▶ AIM OF THE EXERCISE
Please take the entries below from the first line through the line containing "lip_thickness = 1.9" and repeat them exactly, leaving out everything after.

--- begin DATA SUPPLIED ---

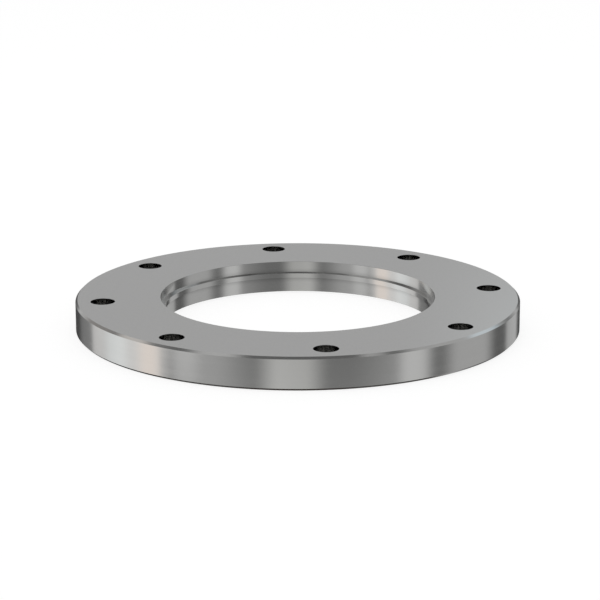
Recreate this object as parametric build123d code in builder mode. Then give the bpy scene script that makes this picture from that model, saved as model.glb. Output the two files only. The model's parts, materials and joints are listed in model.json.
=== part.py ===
from build123d import *
import os

# Fixed bolted flange of a vacuum line, turned from one plate of stainless steel. Sizes in millimetres.
# +Z is the ring's axis and points to the sealing side. The origin is the centre of the back face,
# and the first bolt hole lies on +X.

# Ring
outer_diameter = 165.0
thickness = 12.0
rim_chamfer = 0.8

# Bolt circle, set in from the rim
bolt_count = 8
bolt_hole_diameter = 9.0
rim_to_bolt_centres = 10.0

# Stepped bore: a recess for the centring ring on the sealing side, a socket for the tube at the back,
# and between them the lip that stops the tube's end
recess_diameter = 102.0
recess_depth = 4.45
socket_diameter = 102.0
lip_width = 1.3
lip_thickness = 1.9

# Radii and heights that follow from the sizes above
outer_radius = outer_diameter / 2
bolt_circle_radius = outer_radius - rim_to_bolt_centres
recess_radius = recess_diameter / 2
socket_radius = socket_diameter / 2
lip_radius = min(recess_radius, socket_radius) - lip_width
lip_top = thickness - recess_depth
lip_bottom = lip_top - lip_thickness

with BuildPart() as flange_ring:
    # Half section of the ring, turned about its axis
    with BuildSketch(Plane.XZ):
        with BuildLine():
            Polyline(
                (socket_radius, 0),
                (outer_radius, 0),
                (outer_radius, thickness),
                (recess_radius, thickness),
                (recess_radius, lip_top),
                (lip_radius, lip_top),
                (lip_radius, lip_bottom),
                (socket_radius, lip_bottom),
                close=True,
            )
        make_face()
    revolve(axis=Axis.Z)

    # The rim's two outer edges are chamfered
    rim_edges = flange_ring.edges().filter_by(GeomType.CIRCLE).group_by(SortBy.RADIUS)[-1]
    chamfer(rim_edges, length=rim_chamfer)

    # Plain bolt holes from face to face
    with PolarLocations(bolt_circle_radius, bolt_count):
        Hole(bolt_hole_diameter / 2)

flange_ring.part.label = "flange_ring"

os.makedirs("parts", exist_ok=True)
export_step(flange_ring.part, "parts/flange_ring.step")
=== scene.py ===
import json
import math

import bmesh
import bpy
from mathutils import Matrix, Vector


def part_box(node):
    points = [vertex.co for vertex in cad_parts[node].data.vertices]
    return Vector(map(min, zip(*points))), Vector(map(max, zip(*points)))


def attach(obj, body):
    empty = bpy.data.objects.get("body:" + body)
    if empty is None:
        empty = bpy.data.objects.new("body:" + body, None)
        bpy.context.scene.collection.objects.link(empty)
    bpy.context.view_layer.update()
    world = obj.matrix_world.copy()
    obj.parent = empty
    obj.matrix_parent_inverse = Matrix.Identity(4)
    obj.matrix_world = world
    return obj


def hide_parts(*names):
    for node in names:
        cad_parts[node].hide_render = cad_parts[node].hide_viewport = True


# A fixed bolted vacuum flange in turned stainless steel, on a white floor in a studio.
# Lengths are in metres. The ring's axis is Z, its back face is at height 0 and a bolt hole is on +X.

MM = 0.001

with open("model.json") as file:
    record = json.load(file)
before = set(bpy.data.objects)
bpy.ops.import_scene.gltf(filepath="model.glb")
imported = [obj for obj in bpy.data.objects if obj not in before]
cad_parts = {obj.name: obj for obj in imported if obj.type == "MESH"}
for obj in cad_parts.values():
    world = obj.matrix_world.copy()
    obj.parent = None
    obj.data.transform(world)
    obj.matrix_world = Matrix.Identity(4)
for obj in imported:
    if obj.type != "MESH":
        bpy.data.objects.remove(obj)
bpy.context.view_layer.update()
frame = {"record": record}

# Sizes of the ring, from the frame and from the mounts in its record
ring_low, ring_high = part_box("flange_ring")
mounts = {mount["name"]: mount["dims"] for mount in frame["record"]["mounts"]}
outer_radius = ring_high.x
thickness = ring_high.z
recess_radius = mounts["centring_recess"]["r_mm"] * MM
recess_depth = mounts["centring_recess"]["length_mm"] * MM
socket_radius = mounts["tube_socket"]["r_mm"] * MM
socket_depth = mounts["tube_socket"]["length_mm"] * MM
bolt_circle_radius = mounts["bolt_circle"]["pcd_mm"] / 2 * MM
bolt_hole_radius = mounts["bolt_circle"]["hole_r_mm"] * MM
bolt_count = mounts["bolt_circle"]["count"]

# Two sizes that no mount gives, as in the part's source, and the clear bore through the lip
lip_width = 1.3 * MM
rim_chamfer = 0.8 * MM
clear_radius = min(recess_radius, socket_radius) - lip_width

# The burr comes off every edge that isn't chamfered, and the hole cutters reach past both faces
edge_break = 0.05 * MM
cutter_overrun = 0.2 * MM

# Smoothness of the round surfaces
ring_segments = 360
hole_segments = 96
corner_angle = math.radians(60)
smooth_angle = math.radians(15)

# A face lies flat, square to the axis, where the Z part of its normal is more than this
flat = 0.9


# Mesh tools

def make_active(piece):
    bpy.ops.object.select_all(action="DESELECT")
    piece.select_set(True)
    bpy.context.view_layer.objects.active = piece


def put_place_in_mesh(piece):
    make_active(piece)
    bpy.ops.object.transform_apply(location=True, rotation=True, scale=True)


def start_editing(piece):
    make_active(piece)
    bpy.ops.object.mode_set(mode="EDIT")


def stop_editing():
    bpy.ops.object.mode_set(mode="OBJECT")


def pick_faces(piece, wanted):
    """Selects only the faces that wanted(centre, normal) accepts."""
    bpy.ops.mesh.select_mode(type="FACE")
    bpy.ops.mesh.select_all(action="DESELECT")
    mesh = bmesh.from_edit_mesh(piece.data)
    for face in mesh.faces:
        face.select = wanted(face.calc_center_median(), face.normal)
    mesh.select_flush_mode()
    bmesh.update_edit_mesh(piece.data)


def pick_edges(piece, wanted):
    """Selects only the edges that wanted(edge) accepts."""
    bpy.ops.mesh.select_mode(type="EDGE")
    bpy.ops.mesh.select_all(action="DESELECT")
    mesh = bmesh.from_edit_mesh(piece.data)
    mesh.normal_update()
    for edge in mesh.edges:
        edge.select = wanted(edge)
    mesh.select_flush_mode()
    bmesh.update_edit_mesh(piece.data)


def extrude_along_z(distance):
    bpy.ops.mesh.extrude_region_move(TRANSFORM_OT_translate={"value": (0, 0, distance)})


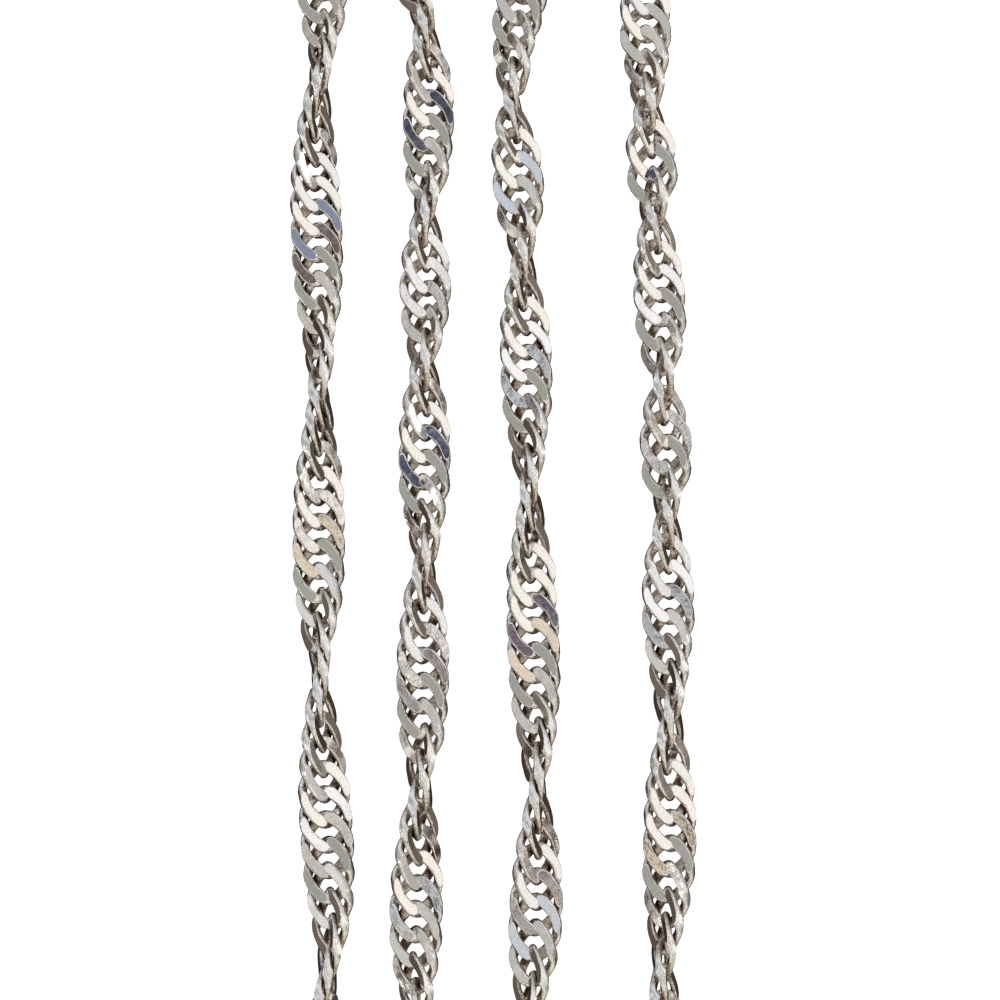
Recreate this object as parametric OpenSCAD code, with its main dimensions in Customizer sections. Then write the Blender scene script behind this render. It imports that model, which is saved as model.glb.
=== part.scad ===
// Necklace chain of flat double curb links, twisted on itself along its length.
// It is one closed loop that lies on a surface in four long strands. The strands
// are joined by two round turns at the bottom and by one turn inside another at
// the top, and a spring ring clasp closes the loop in the middle of the top turn.
// +Z is up, +Y runs along the strands and the surface is z = 0.

/* [Chain] */
// Width across the chain at its widest, from edge to edge of a link
chain_w = 3; // [2.6:0.1:3.2]

/* [Spring ring clasp] */
// Outer diameter of the ring
clasp_d = 6; // [5.4:0.1:6.4]
// Thickness of the ring's tube
clasp_tube_d = 1; // [0.8:0.05:1.1]
// Outer diameter of the eye that the jump ring goes through
eye_d = 2; // [1.9:0.1:2.2]
// Thickness of the eye's wire
eye_wire_d = 0.5; // [0.4:0.05:0.55]
// Direction of the trigger knob, in degrees round the ring from the far side
knob_angle = 50; // [30:5:120]
// Diameter of the knob at its tip
knob_d = 0.9; // [0.7:0.05:1]
// Height of the knob's tip above the tube
knob_h = 0.8; // [0.6:0.05:1]

/* [Rings on the chain's ends] */
// Outer diameter of the jump ring between the chain and the clasp's eye
jump_ring_d = 3; // [2.8:0.1:3]
// Outer diameter of the end ring that the clasp is closed round
end_ring_d = 3.2; // [3.2:0.1:3.4]
// Thickness of the wire of both rings
ring_wire_d = 0.6; // [0.5:0.05:0.6]

/* [Hidden] */
$fn = 48;

// Points that shape the route of the chain's axis, in plan. The chain follows them
// as a cubic B-spline, from the jump ring down the first strand and round to the
// end ring. They are [x, y] in millimetres.
route = [
    // left side of the outer turn
    [-6.5, 52.5], [-10.7, 50.5], [-12.9, 44.5], [-12.1, 35.5], [-9.2, 27],
    // first strand, going down
    [-10.6, 19], [-9.8, 8.5], [-9.9, -5.5], [-9.6, -20.5], [-8.2, -32.5],
    // left bottom turn
    [-12.9, -40.5], [-17.1, -47], [-13.2, -54.1], [-5, -54.1], [-1.2, -47], [-3.6, -39.5],
    // second strand, going up
    [-4.3, -30.5], [-3.8, -20.5], [-3.7, -8.5], [-3.7, 4.5], [-3.7, 16.5], [-3.2, 26.5],
    // inner top turn
    [-7.4, 33.7], [-9.5, 40.3], [-5.5, 46.9], [2.7, 46.9], [6.8, 40.3], [4.6, 33.7],
    // third strand, going down
    [0.9, 25.5], [1.9, 15.5], [2.3, 3.5], [2.5, -9.5], [3, -20.5], [2.7, -31.5],
    // right bottom turn
    [1, -39.5], [0.7, -47], [4.8, -54.1], [13, -54.1], [16.9, -47], [13.5, -40.5],
    // fourth strand, going up
    [9.3, -33.5], [10.6, -25.5], [10.4, -13.5], [10.5, 0.5], [9.8, 14.5], [9.1, 27.5],
    // right side of the outer turn
    [10.1, 36.5], [11.3, 44.5], [9.1, 50.5], [4.9, 52.5]
];

// The tube's section has flats below and above, chain_w apart
sides = 8;
section_r = chain_w / 2 / cos(180 / sides);
axis_z = chain_w / 2;

// Each half of the chain is swept through this many steps, a ring at each
half_steps = 39;
last = len(route) - 1;
half = last / 2;

// The tube stops this far short of the ring that its last link hangs on
end_gap = 0.1;

// The jump ring hangs this far off the middle of the eye, and the eye is
// soldered this deep into the clasp's ring
eye_play = 0.1;
solder_depth = 0.1;

// Places along the clasp's line, worked out from the chain's left end
jump_ring_r = (jump_ring_d - ring_wire_d) / 2;
end_ring_r = (end_ring_d - ring_wire_d) / 2;
eye_r = (eye_d - eye_wire_d) / 2;
clasp_r = (clasp_d - clasp_tube_d) / 2;
clasp_y = route[0][1];
jump_ring_x = route[0][0] + end_gap + jump_ring_d / 2;
eye_x = jump_ring_x + jump_ring_r + eye_play;
clasp_x = eye_x + eye_d / 2 + clasp_d / 2 - solder_depth;
end_ring_x = route[last][0] - end_gap - end_ring_d / 2;

// The knob is a ball on a thin stem
knob_stem_d = 0.6 * knob_d;
knob_centre = clasp_tube_d / 2 + knob_h - knob_d / 2;

// The clasp leans over until its near edge touches the surface
clasp_lean = asin((chain_w / 2 - clasp_tube_d / 2) / clasp_r);

// Weights of the four points round one span of a cubic B-spline, at t from 0 to 1
function weights(t) = [
    pow(1 - t, 3) / 6,
    (3 * pow(t, 3) - 6 * pow(t, 2) + 4) / 6,
    (-3 * pow(t, 3) + 3 * pow(t, 2) + 3 * t + 1) / 6,
    pow(t, 3) / 6
];

// A route point by its number, carried on in a straight line past either end
function route_point(i) =
    i < 0 ? 2 * route[0] - route[1] :
    i > last ? 2 * route[last] - route[last - 1] :
    route[i];

// Place on the axis at u, counted in route points from the start
function axis_at(u) =
    let (i = min(floor(u), last - 1), w = weights(u - i))
    w[0] * route_point(i - 1) + w[1] * route_point(i)
    + w[2] * route_point(i + 1) + w[3] * route_point(i + 2);

// Direction of the axis at u, as a vector of length 1
function direction_at(u) =
    let (d = axis_at(min(u + 0.01, last)) - axis_at(max(u - 0.01, 0)))
    d / norm(d);

// One ring of the tube's section, square to the axis at u
function section_at(u) =
    let (p = axis_at(u), d = direction_at(u))
    [for (k = [0 : sides - 1])
        let (a = (k + 0.5) * 360 / sides)
        [
            p[0] - d[1] * section_r * cos(a),
            p[1] + d[0] * section_r * cos(a),
            axis_z + section_r * sin(a)
        ]
    ];

// Half of the chain as a tube, swept from u_start over half of the route
module half_chain(u_start) {
    points = [for (j = [0 : half_steps]) each section_at(u_start + half * j / half_steps)];
    walls = [for (j = [0 : half_steps - 1], k = [0 : sides - 1])
        let (a = j * sides, b = (k + 1) % sides)
        [a + k, a + sides + k, a + sides + b, a + b]
    ];
    first_cap = [for (k = [0 : sides - 1]) k];
    last_cap = [for (k = [sides - 1 : -1 : 0]) half_steps * sides + k];
    polyhedron(points, concat([first_cap, last_cap], walls));
}

// Round wire bent to a closed ring in the XY plane
module wire_ring(r, wire_d) {
    rotate_extrude() translate([r, 0]) circle(d = wire_d);
}

module chain_left() {
    color("silver") half_chain(0);
}

module chain_right() {
    color("silver") half_chain(half);
}

// Closed ring that stands on its edge and joins the chain to the clasp's eye
module jump_ring() {
    color("gainsboro")
        translate([jump_ring_x, clasp_y, jump_ring_d / 2])
            rotate([90, 0, 0]) wire_ring(jump_ring_r, ring_wire_d);
}

// Spring ring in one plain piece: the tube, the eye and the trigger's knob
module spring_ring_clasp() {
    color("gainsboro")
        translate([clasp_x, clasp_y, axis_z]) rotate([clasp_lean, 0, 0]) {
            wire_ring(clasp_r, clasp_tube_d);
            translate([eye_x - clasp_x, 0, 0]) wire_ring(eye_r, eye_wire_d);
            rotate([0, 0, knob_angle]) translate([clasp_r, 0, 0]) rotate([0, 90, 0]) {
                cylinder(h = knob_centre, d = knob_stem_d);
                translate([0, 0, knob_centre]) sphere(d = knob_d);
            }
        }
}

// Closed ring that stands on its edge and that the clasp is closed round
module end_ring() {
    color("gainsboro")
        translate([end_ring_x, clasp_y, end_ring_d / 2])
            rotate([90, 0, 0]) wire_ring(end_ring_r, ring_wire_d);
}

chain_left();
chain_right();
jump_ring();
spring_ring_clasp();
end_ring();
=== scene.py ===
# %% [markdown]
# # A twisted flat curb chain, laid in four strands
#
# This lesson dresses a silver necklace. The links are flat double curb links: each
# one goes through the next two, and both faces of the ribbon that they make are cut
# flat. The ribbon is then twisted on itself, so it flashes where it lies flat and
# narrows to a thin waist where it stands on edge.
#
# The frame holds the necklace as plain solids: two tubes of the chain's full width,
# two rings and a clasp. Here the tubes are replaced by real links, and the clasp and
# its rings get the details and the finish of the real ones.

# %% The frame
import math
import random

import bmesh
import bpy
from mathutils import Matrix, Vector


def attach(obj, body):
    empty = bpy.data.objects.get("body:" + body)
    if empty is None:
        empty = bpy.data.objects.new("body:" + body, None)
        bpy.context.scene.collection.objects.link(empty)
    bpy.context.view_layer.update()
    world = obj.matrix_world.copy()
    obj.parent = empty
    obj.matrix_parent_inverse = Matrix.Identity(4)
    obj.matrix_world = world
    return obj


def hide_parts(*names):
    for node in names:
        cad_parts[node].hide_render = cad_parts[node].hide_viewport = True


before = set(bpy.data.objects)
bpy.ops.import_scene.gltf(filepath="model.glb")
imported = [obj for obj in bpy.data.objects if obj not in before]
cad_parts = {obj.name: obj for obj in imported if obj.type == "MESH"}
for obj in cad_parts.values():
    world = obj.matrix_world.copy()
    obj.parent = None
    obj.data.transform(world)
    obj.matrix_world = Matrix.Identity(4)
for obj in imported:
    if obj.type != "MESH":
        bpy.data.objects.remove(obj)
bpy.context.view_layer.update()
MM = 0.001
print("nodes in the frame:", sorted(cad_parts))

# %% [markdown]
# ## Sizes
#
# A curb link starts as a loop of round wire. The sizes below are read from the
# photograph with the chain's width as the scale: the wire, the spacing of the links
# and the height at which both faces of the ribbon are filed flat.

# %% Sizes of the chain
CHAIN_WIDTH = 3.0 * MM
WIRE_RADIUS = 0.24 * MM
PITCH = 1.45 * MM
FACET_HEIGHT = 0.3 * MM
AXIS_HEIGHT = CHAIN_WIDTH / 2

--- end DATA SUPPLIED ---

▶ FINAL RESULT
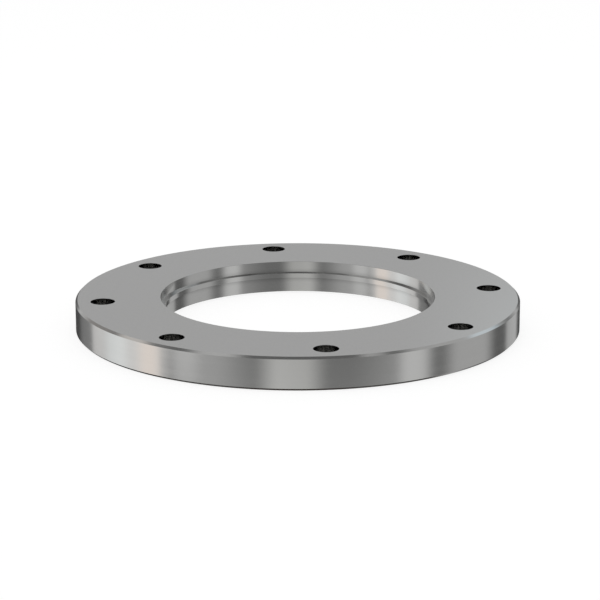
Recreate this object as parametric build123d code in builder mode. Then give the bpy scene script that makes this picture from that model, saved as model.glb. Output the two files only. The model's parts, materials and joints are listed in model.json.
=== part.py ===
from build123d import *
import os

# Fixed bolted flange of a vacuum line, turned from one plate of stainless steel. Sizes in millimetres.
# +Z is the ring's axis and points to the sealing side. The origin is the centre of the back face,
# and the first bolt hole lies on +X.

# Ring
outer_diameter = 165.0
thickness = 12.0
rim_chamfer = 0.8

# Bolt circle, set in from the rim
bolt_count = 8
bolt_hole_diameter = 9.0
rim_to_bolt_centres = 10.0

# Stepped bore: a recess for the centring ring on the sealing side, a socket for the tube at the back,
# and between them the lip that stops the tube's end
recess_diameter = 102.0
recess_depth = 4.45
socket_diameter = 102.0
lip_width = 1.3
lip_thickness = 1.9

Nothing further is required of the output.